**PROMPT:**
In the records below, locate the line containing "The three.js and", then extract it and all following lines exactly, ending with the last line.

Some records
----------------------------------------

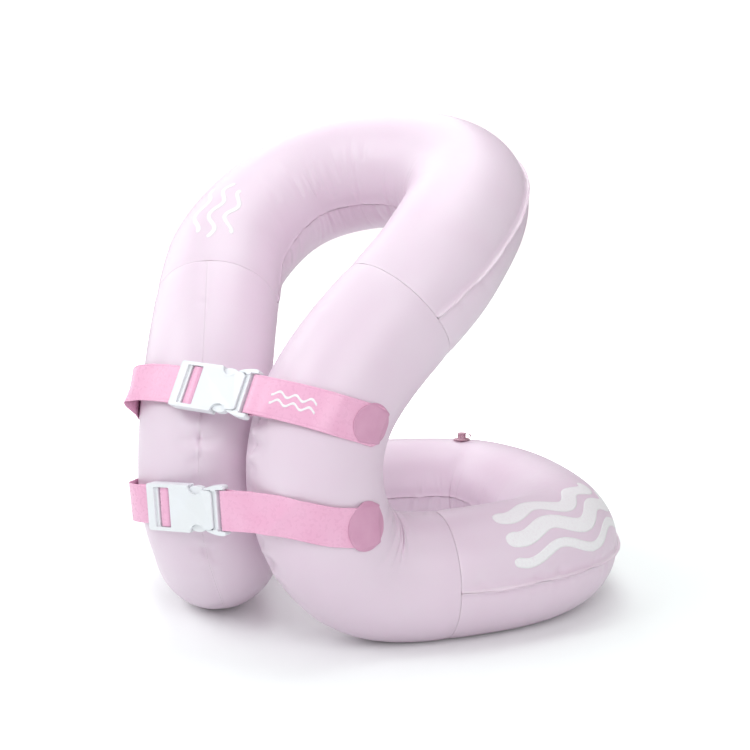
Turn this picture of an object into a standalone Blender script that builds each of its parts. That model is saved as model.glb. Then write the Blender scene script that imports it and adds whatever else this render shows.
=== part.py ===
"""Inflatable swim vest: one closed air tube, folded into a neck loop, two chest legs and a waist
loop, closed across the chest by two straps with side-release buckles.

Frame: +Z up, the wearer faces -Y, origin at the bottom centre of the bounding box. Metres.
The centreline is symmetric in X; only its right half is set out below.
"""
import math

import bmesh
import bpy
import numpy as np
from mathutils import Matrix, Vector

MM = 0.001
GAP = 0.3 * MM                      # clearance between pieces that lie on each other

# ---- air tube ----
TUBE_R = 65.0 * MM                  # outer radius of the inflated tube
FILM = 0.4 * MM                     # thickness of the PVC film
FIN = 4.5 * MM                      # welded edge that stands out along a flat seam
NECK_END = 0.315                    # share of the half loop where the neck loop meets a leg
WAIST_START = 0.676                 # share of the half loop where a leg meets the waist loop
SEAM_TURN = math.radians(22)        # how far the seams turn round the tube from neck to waist
ARC_STEPS = 9                       # facets across one film panel (odd: the lowest facet is flat)

# Control polygon of the tube's centreline (mm), from the nape down the chest and round the waist.
NAPE = (0, 50, 484)
NECK_SIDE = (127, 13, 456)
SHOULDER = (132, -101, 383)
COLLAR = (125, -129, 353)
CHEST = (62, -241, 244)
STOMACH = (68, -245, 133)
FOLD = (80, -183, 58)
HIP_FRONT = (164, -120, 63)
HIP_SIDE = (241, 24, 63)
HIP_BACK = (113, 193, 63)
BACK = (0, 280, 63)
HALF = (NAPE, NECK_SIDE, SHOULDER, COLLAR, CHEST, STOMACH, FOLD, HIP_FRONT, HIP_SIDE, HIP_BACK, BACK)

# ---- straps and buckles ----
STRAP_W = 38.0 * MM
STRAP_T = 1.2 * MM
PATCH_R = 23.0 * MM                 # round weld patch that holds a strap's end to the leg
PATCH_T = 1.0 * MM
LAY_GAP = 1.2 * MM                  # clearance of straps over the faceted film
PATCH_LIFT = 1.8 * MM               # clearance of a curved patch over the strap's straight crossing
TAIL = 30.0 * MM                    # folded-back end of a strap behind its buckle
BUCKLE_L = 90.0 * MM
BUCKLE_T = 11.0 * MM
WINDOW_W = 38.8 * MM                # clear width of the strap windows
WEB_BAR_X = 19.0 * MM               # flat bar in the socket that the left strap runs round
WEB_BAR_FLAT = 2.0 * MM             # half the straight part of that bar, between its round edges
END_BAR_X = 87.6 * MM               # bar in the plug that the right strap runs round
BAR = 3.2 * MM
ARM_PIVOT = (75.4 * MM, 11.2 * MM)  # flexing root of a plug arm: along the buckle, across it

# name: (middle of the buckle mm, lean back deg, roll deg, patch's share of the half loop)
CHEST_STRAPS = {
    "upper": ((-8, -295, 260), 28.0, -3.0, 0.408),
    "lower": ((-28.6, -313, 148), -0.5, 3.5, 0.503),
}
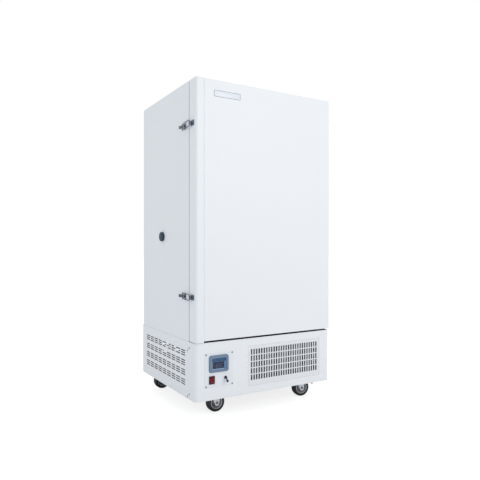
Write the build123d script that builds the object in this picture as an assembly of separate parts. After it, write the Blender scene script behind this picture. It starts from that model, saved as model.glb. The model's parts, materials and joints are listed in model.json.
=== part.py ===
from build123d import *
import os
from math import atan2, cos, degrees, radians, sin

# Upright laboratory freezer: an insulated cabinet on a machine base, one door hinged on the right,
# two toggle latches and a test port on the left side, and four swivel casters.
# The origin is on the floor, under the middle of the whole outline. +Y runs from the front to the
# back, +X to the right of someone who faces the door, and +Z up. All sizes are millimetres.

# Outline
width = 780.0
cabinet_height = 1204.0
cabinet_depth = 598.0
base_height = 266.0
ground_clearance = 90.0
base_overhang = 12.0
base_setback = 6.0

# Sheet metal, liner and insulation
sheet = 1.2
liner_sheet = 1.0
side_wall = 90.0
roof_wall = 90.0
floor_wall = 100.0
back_wall = 90.0
mouth_side = 46.0
mouth_top = 34.0
mouth_bottom = 42.0
rear_flange = 14.0
cavity_corner = 16.0
breaker_plate = 3.0
breaker_lip = 26.0
breaker_lip_wall = 2.0
liner_flange = 12.0
press_depth = 1.5
press_border = 60.0
press_split = 36.0
press_corner = 20.0

# Door
door_gap_below = 9.0
door_body = 62.0
door_standoff = 10.0
edge_width = 41.0
edge_wall = 2.5
edge_proud = 2.5
edge_corner = 10.0
edge_drop = 7.0
edge_inner_bend = 2.0
edge_rear_gap = 4.0
edge_rear_width = 24.0
edge_inner_depth = 20.0
panel_gap = 0.5
panel_bend = 8.0
fold_bend = 3.0
panel_return = 18.0
door_skin = 2.0
cap_thickness = 12.0
plug_depth = 30.0
plug_clearance = 8.0
plug_draft = 5.0
plug_corner = 22.0
gasket_width = 14.0
gasket_side_inset = 28.0
gasket_end_inset = 18.0
gasket_gap = 0.3
gasket_foot = 3.0
gasket_neck = 6.0
gasket_magnet = 3.4

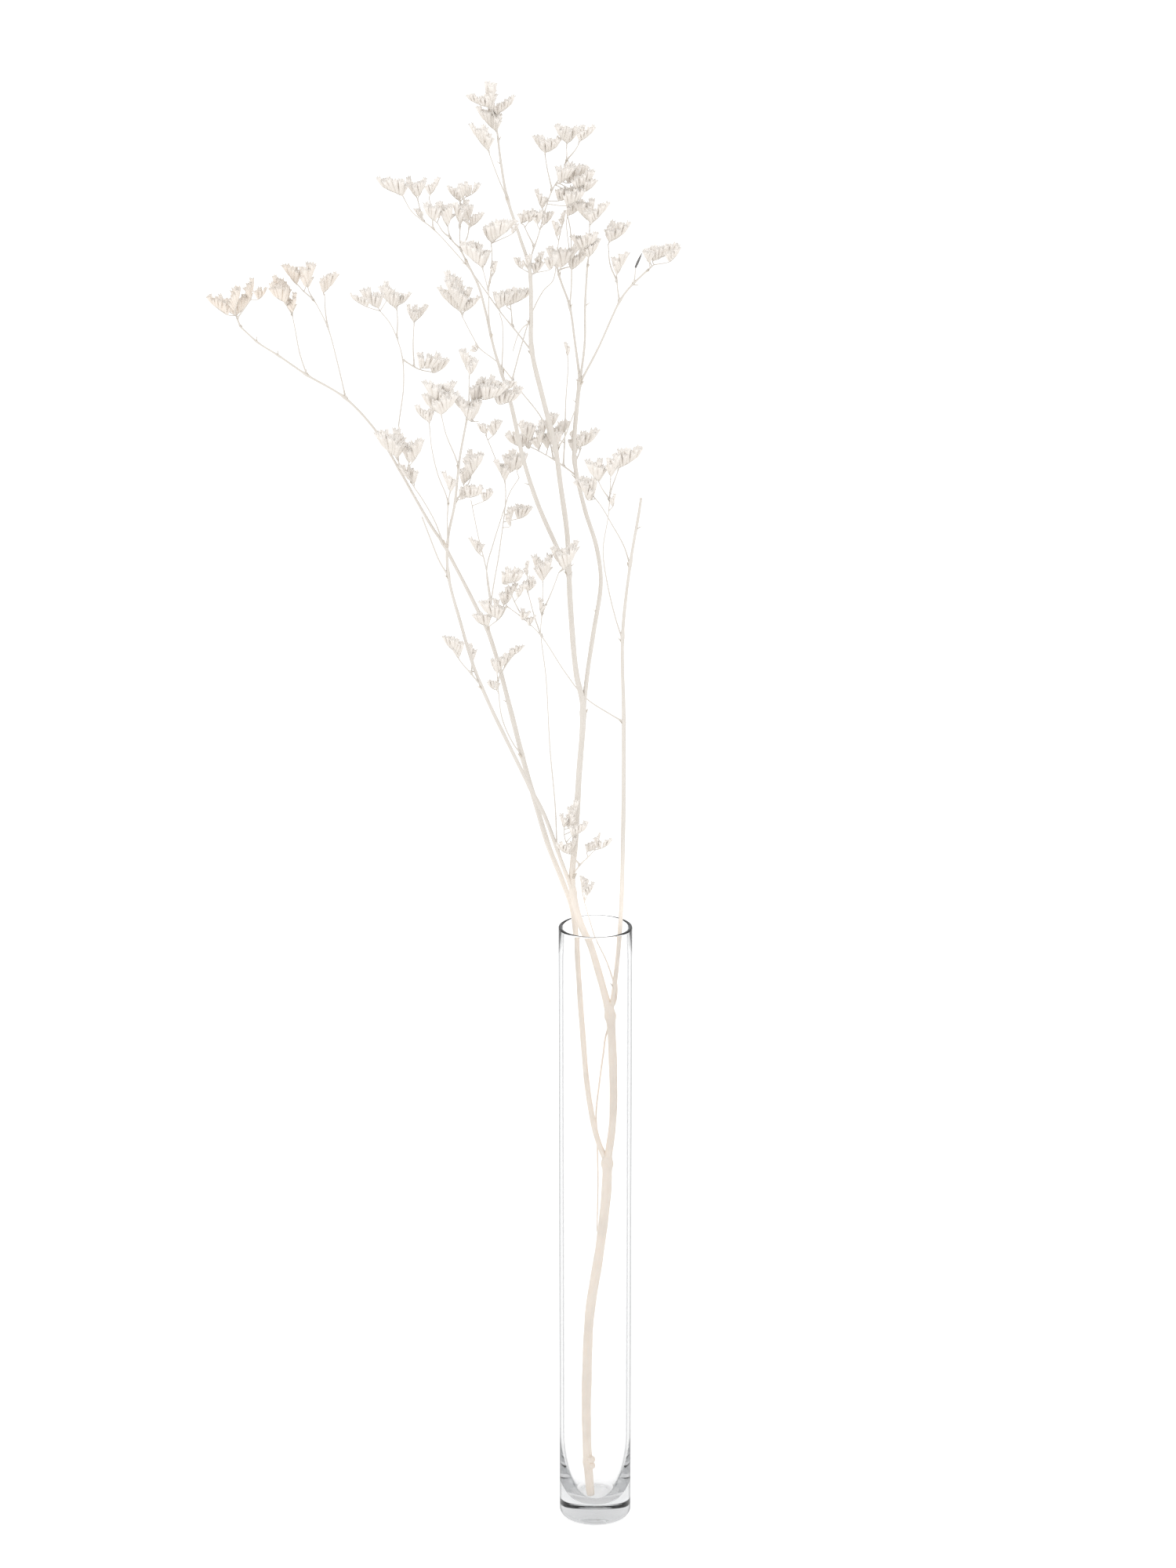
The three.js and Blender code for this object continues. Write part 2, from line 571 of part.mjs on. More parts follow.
// A closed tube through points, with its own radius at each and flat ends.
function tube(points, radii, sides) {
  const positions = [];
  const triangles = [];
  const last = points.length - 1;
  points.forEach((point, i) => {
    const ahead = points[Math.min(i + 1, last)];
    const behind = points[Math.max(i - 1, 0)];
    const tangent = ahead.clone().sub(behind).normalize();
    const across = new THREE.Vector3(0, 1, 0).cross(tangent).normalize();
    const upward = tangent.clone().cross(across);
    for (let k = 0; k < sides; k += 1) {
      const angle = (2 * Math.PI * k) / sides;
      const rim = point.clone();
      rim.addScaledVector(across, Math.cos(angle) * radii[i]);
      rim.addScaledVector(upward, Math.sin(angle) * radii[i]);
      positions.push(rim.x, rim.y, rim.z);
    }
  });
  for (let i = 0; i < last; i += 1) {
    for (let k = 0; k < sides; k += 1) {
      const a = i * sides + k;
      const b = i * sides + ((k + 1) % sides);
      triangles.push(a, b, b + sides, a, b + sides, a + sides);
    }
  }
  const lid = last * sides;
  for (let k = 1; k < sides - 1; k += 1) {
    triangles.push(0, k + 1, k);
    triangles.push(lid, lid + k, lid + k + 1);
  }
  return solidOf(positions, triangles);
}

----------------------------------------

**TASK ANSWER:**
The three.js and Blender code for this object continues. Write part 2, from line 571 of part.mjs on. More parts follow.
// A closed tube through points, with its own radius at each and flat ends.
function tube(points, radii, sides) {
  const positions = [];
  const triangles = [];
  const last = points.length - 1;
  points.forEach((point, i) => {
    const ahead = points[Math.min(i + 1, last)];
    const behind = points[Math.max(i - 1, 0)];
    const tangent = ahead.clone().sub(behind).normalize();
    const across = new THREE.Vector3(0, 1, 0).cross(tangent).normalize();
    const upward = tangent.clone().cross(across);
    for (let k = 0; k < sides; k += 1) {
      const angle = (2 * Math.PI * k) / sides;
      const rim = point.clone();
      rim.addScaledVector(across, Math.cos(angle) * radii[i]);
      rim.addScaledVector(upward, Math.sin(angle) * radii[i]);
      positions.push(rim.x, rim.y, rim.z);
    }
  });
  for (let i = 0; i < last; i += 1) {
    for (let k = 0; k < sides; k += 1) {
      const a = i * sides + k;
      const b = i * sides + ((k + 1) % sides);
      triangles.push(a, b, b + sides, a, b + sides, a + sides);
    }
  }
  const lid = last * sides;
  for (let k = 1; k < sides - 1; k += 1) {
    triangles.push(0, k + 1, k);
    triangles.push(lid, lid + k, lid + k + 1);
  }
  return solidOf(positions, triangles);
}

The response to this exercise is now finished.